## begin

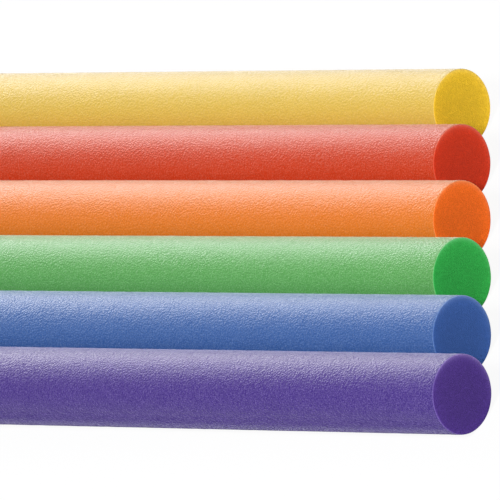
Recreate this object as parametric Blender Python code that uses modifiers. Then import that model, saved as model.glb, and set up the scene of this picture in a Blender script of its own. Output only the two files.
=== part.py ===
"""A set of six solid-core foam pool noodles, laid side by side on the floor.

Each noodle is one extruded bar of closed-cell foam with no hole through it, cut square at both ends,
with a small round on the cut rims. The bars lie along X and touch along their sides. Every bar lies one
step further to -X than the bar in front of it, so the row of ends runs back at a slant.

The origin is on the floor, under the middle of the whole row. +X points along the bars, +Y points from
the front bar to the back one, and +Z is up. Lengths are in metres.
"""

import math

import bmesh
import bpy
from mathutils import Matrix

MM = 0.001

# The foam bar
NOODLE_DIAMETER = 65 * MM
NOODLE_LENGTH = 1400 * MM
RIM_RADIUS = 2.5 * MM
BAR_SIDES = 64
RIM_SEGMENTS = 4
SHARP_ANGLE = math.radians(30)

# The row
SIDE_GAP = 0.3 * MM
END_STEP = 49 * MM

# The foam's finish and its colours, from the front bar to the back one
FOAM_ROUGHNESS = 0.55
FOAM_COLOURS = (
    ("purple_noodle", (0.100, 0.065, 0.271)),
    ("blue_noodle", (0.074, 0.141, 0.366)),
    ("green_noodle", (0.095, 0.376, 0.102)),
    ("orange_noodle", (0.791, 0.191, 0.033)),
    ("red_noodle", (0.622, 0.063, 0.026)),
    ("yellow_noodle", (0.768, 0.503, 0.080)),
)


def clear_scene():
    """Remove every object that the open file holds."""
    for old in list(bpy.data.objects):
        bpy.data.objects.remove(old, do_unlink=True)


def new_collection(name):
    """A collection of that name, linked to the scene."""
    collection = bpy.data.collections.new(name)
    bpy.context.scene.collection.children.link(collection)
    return collection


def foam_material(name, colour):
    """Matt closed-cell foam, coloured all through."""
    material = bpy.data.materials.new(name)
    material.use_nodes = True
    shader = material.node_tree.nodes["Principled BSDF"]
    shader.inputs["Base Color"].default_value = (*colour, 1.0)
    shader.inputs["Roughness"].default_value = FOAM_ROUGHNESS
    shader.inputs["Metallic"].default_value = 0.0
    return material


def bar_mesh(name):
    """A plain round bar along X, centred on its own origin, with a flat side facing straight down.

    The diameter is measured across two opposite flats, so the corners stand a little further out.
    """
    corner_radius = NOODLE_DIAMETER / 2 / math.cos(math.pi / BAR_SIDES)
    bar = bmesh.new()
    bmesh.ops.create_cone(
        bar,
        cap_ends=True,
        segments=BAR_SIDES,
        radius1=corner_radius,
        radius2=corner_radius,
        depth=NOODLE_LENGTH,
    )
    flat_side_down = Matrix.Rotation(math.pi / BAR_SIDES, 4, "Z")
    lying_along_x = Matrix.Rotation(math.radians(90), 4, "Y")
    bmesh.ops.transform(bar, matrix=lying_along_x @ flat_side_down, verts=bar.verts)
    mesh = bpy.data.meshes.new(name)
    bar.to_mesh(mesh)
    bar.free()
    mesh.shade_smooth()
    mesh.set_sharp_from_angle(angle=SHARP_ANGLE)
    return mesh


def round_rims(noodle):
    """Round off the edge where the side meets each cut end."""
    rims = noodle.modifiers.new("rounded_rims", "BEVEL")
    rims.width = min(RIM_RADIUS, NOODLE_DIAMETER / 2, NOODLE_LENGTH / 2)
    rims.segments = RIM_SEGMENTS
    rims.limit_method = "ANGLE"
    rims.angle_limit = SHARP_ANGLE
    rims.use_clamp_overlap = True


def lay_noodle(name, colour, place, row, collection):
    """Make one noodle and lay it in the row; place counts from 0 at the front."""
    noodle = bpy.data.objects.new(name, bar_mesh(name))
    collection.objects.link(noodle)
    noodle.data.materials.append(foam_material(name, colour))
    round_rims(noodle)
    steps_from_middle = place - (len(FOAM_COLOURS) - 1) / 2
    noodle.parent = row
    noodle.location = (
        -steps_from_middle * END_STEP,
        steps_from_middle * (NOODLE_DIAMETER + SIDE_GAP),
        NOODLE_DIAMETER / 2,
    )


def main():
    clear_scene()
    collection = new_collection("pool_noodle_set")
    row = bpy.data.objects.new("noodle_row", None)
    collection.objects.link(row)
    for place, (name, colour) in enumerate(FOAM_COLOURS):
        lay_noodle(name, colour, place, row, collection)
    bpy.context.view_layer.update()


main()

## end

What is expected:
Print only the lines that run from the start of the listing to the line bearing "step further to"; please keep the first line and that last one, exactly as they appear.

Expected answer:
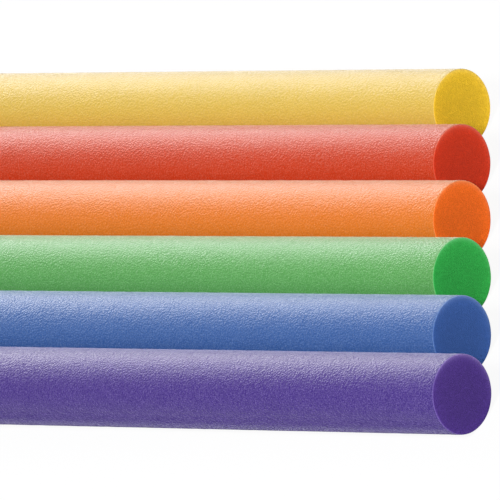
Recreate this object as parametric Blender Python code that uses modifiers. Then import that model, saved as model.glb, and set up the scene of this picture in a Blender script of its own. Output only the two files.
=== part.py ===
"""A set of six solid-core foam pool noodles, laid side by side on the floor.

Each noodle is one extruded bar of closed-cell foam with no hole through it, cut square at both ends,
with a small round on the cut rims. The bars lie along X and touch along their sides. Every bar lies one
step further to -X than the bar in front of it, so the row of ends runs back at a slant.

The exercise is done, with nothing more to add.